Объективная, независимая от человека реальность и субъективная творческая деятельность художника синтезируются в единстве. Вхождение зрителя, читателя в мир, созданный, вымышленный и в то же время отражающий, воплощающий реальное бытие, и дарует эстетические радости.

Если бы искусство было простым отражением действительности, его можно было бы обвинить в том, что с совершеннейшей точностью, с абсолютной полнотой оно никогда не в состоянии воспроизвести реальное явление.

Однако искусство — не зеркальное отражение, а постижение и открытие. Непосредственное созерцание не может с ним соперничать. «На портрете, сделанном великим живописцем, человек более похож на самого себя, чем на свое отражение в дагерротипе, ибо великий живописец резкими чертами вывел наружу все, что таится внутри этого человека и что, может быть, составляет тайну для самого этого человека», — справедливо говорит Белинский. Портрет, написанный Брюлловым, — «уже не только портрет, но и художественное произведение, в котором схвачено не только внешнее сходство, но вся душа оригинала». Истинное искусство углубляется в действительность, за внешней видимостью раскрывается потаенное.

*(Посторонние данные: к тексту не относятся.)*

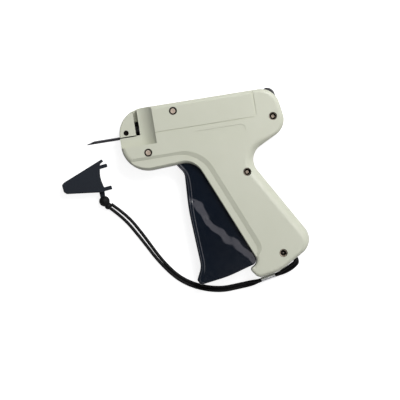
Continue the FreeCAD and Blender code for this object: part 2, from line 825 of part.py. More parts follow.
plate = new_body("nose_plate")
plate_pad = add_pad(plate, "block", [nose_plate_outline()], "half_width", "half_width + sunk_height")
plate_face = MID + size("sunk_height")
add_fillet(plate, plate_pad, "round", 0.8,
           lambda p: near(p.z, plate_face) and distance((p.x, p.y), (-33.5, 52.0)) > 19.0 and p.y > 49.0
           and p.x < -size("slot_front") - 0.2)
pin_hole = circle(NOSE_PIN, size("pin_radius") + size("fixed_gap"))
add_pocket(plate, "pin_hole", [pin_hole], "half_width - 1", "half_width + sunk_height + 1")
add_pocket(plate, "pin_sink", [circle(NOSE_PIN, 1.8)], "half_width + sunk_height - 2.2",
           "half_width + sunk_height + 1")
add_pocket(plate, "bar_channel", [bar_channel()], "half_width - 1", "half_width + channel_half")
cut_needle_seat(plate)

nose_pin = cylinder("nose_pin", "pin_radius", "8 + sunk_height - 1.6", (NOSE_PIN[0], NOSE_PIN[1], MID - 8.0))
keep(nose_pin, "nose_pin")

hub = new_body("needle_hub")
hub_front = -size("nose_reach") + 0.9
add_pad(hub, "barrel", [circle((size("needle_height"), MID), size("hub_radius"))], hub_front, CHANNEL_FRONT - 0.05,
        "YZ_Plane")
hub_bore = circle((size("needle_height"), MID), size("needle_radius") + size("fixed_gap"))
add_pocket(hub, "bore", [hub_bore], hub_front - 1.0, CHANNEL_FRONT, "YZ_Plane")
hub_slit = rectangle(hub_front - 1.0, size("needle_height") - SLIT_HALF, CHANNEL_FRONT + 1.0,
                     size("needle_height") + SLIT_HALF)
add_pocket(hub, "slit", [hub_slit], "half_width", "half_width + hub_radius + 1")

needle = new_body("needle")
tip_x = -size("needle_tip")
add_pad(needle, "tube", [circle((size("needle_height"), MID), size("needle_radius"))], tip_x, CHANNEL_FRONT - 0.05,
        "YZ_Plane")
add_pocket(needle, "bore", [circle((size("needle_height"), MID), size("needle_bore"))], tip_x - 1.0, CHANNEL_FRONT,
           "YZ_Plane")
needle_slit = rectangle(tip_x - 1.0, size("needle_height") - size("needle_slot") / 2, CHANNEL_FRONT + 1.0,
                        size("needle_height") + size("needle_slot") / 2)
add_pocket(needle, "slit", [needle_slit], "half_width", "half_width + needle_radius + 1")
bevel_low = size("needle_height") - size("needle_radius") - 0.1
bevel_high = size("needle_height") + size("needle_radius") + 0.1
bevel = polygon([(tip_x - 1.0, bevel_low + 0.5), (tip_x + 6.5, bevel_high), (tip_x - 1.0, bevel_high)])
add_pocket(needle, "bevel", [bevel], "half_width - needle_radius - 1", "half_width + needle_radius + 1")

blade = new_body("cutter_blade")
blade_x = -size("slot_front") + size("slot_width")
blade_side = polygon([
    (size("slot_floor") + 0.1, MID + 2.0),
    (size("slot_floor") + 6.0, MID + 1.2),
    (size("slot_floor") + 6.0, MID + 6.0),
    (size("slot_floor") + 0.1, MID + 6.0),
])
add_pad(blade, "strip", [blade_side], blade_x - 0.5, blade_x, "YZ_Plane")

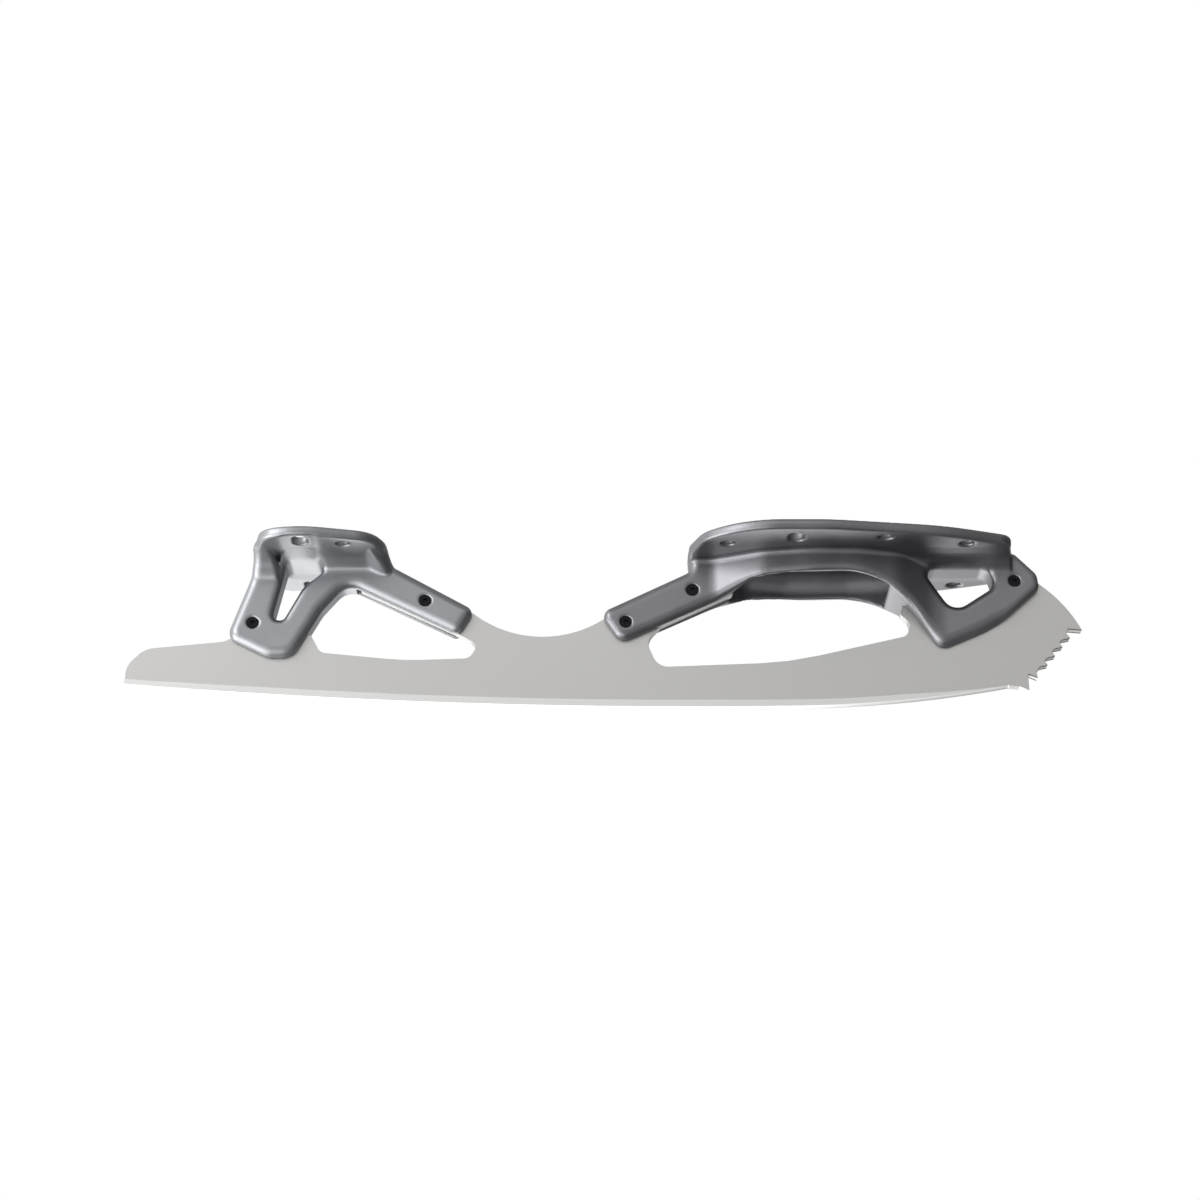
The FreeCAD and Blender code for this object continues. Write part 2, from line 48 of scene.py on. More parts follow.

Посмотрим на «Владимирку» Левитана. Постараемся отвлечься от картины. Попробуем представить себе впечатление, которое оказал бы на нас этот самый пейзаж в доподлинной реальности. Плоская равнина. Пыльная каменистая дорога. Серенькое небо. Чахлая трава, торчащий кустарник. Вероятно, такой участок

 


природы вызвал бы только ощущение томительной скуки. Может быть, мы и вспомнили бы, что это отрезок того самого Владимирского тракта, по которому тянулись вереницы людей в арестантских халатах и кандалах. Но это воспоминание было бы привязано к клочку дороги только внешне, географически, а не эмоционально. Скорее всего наблюдатель с полным безразличием оглядывал бы горизонт. Левитановское же полотно рождает пронзительное чувство скорби. От картины, созданной художником, веет заброшенностью, убогим сиротством; Левитан будит струны жалости и боли, вызывая в памяти образы революционеров-подвижников, мерявших версты по пути на каторгу. Скучнейший, обыденнейший кусок природы пронизан и одушевлен лиризмом художника, его гражданским волнением, дрожью сердца.

 

 

Ограниченность средств искусства не влечет за собой ограниченности самого искусства.

Наоборот, суженность средств, ограниченность сферы овладения бытием в каждом из видов искусства может из слабости превратиться в силу. В конденсатор емкости. В усилитель образной энергии.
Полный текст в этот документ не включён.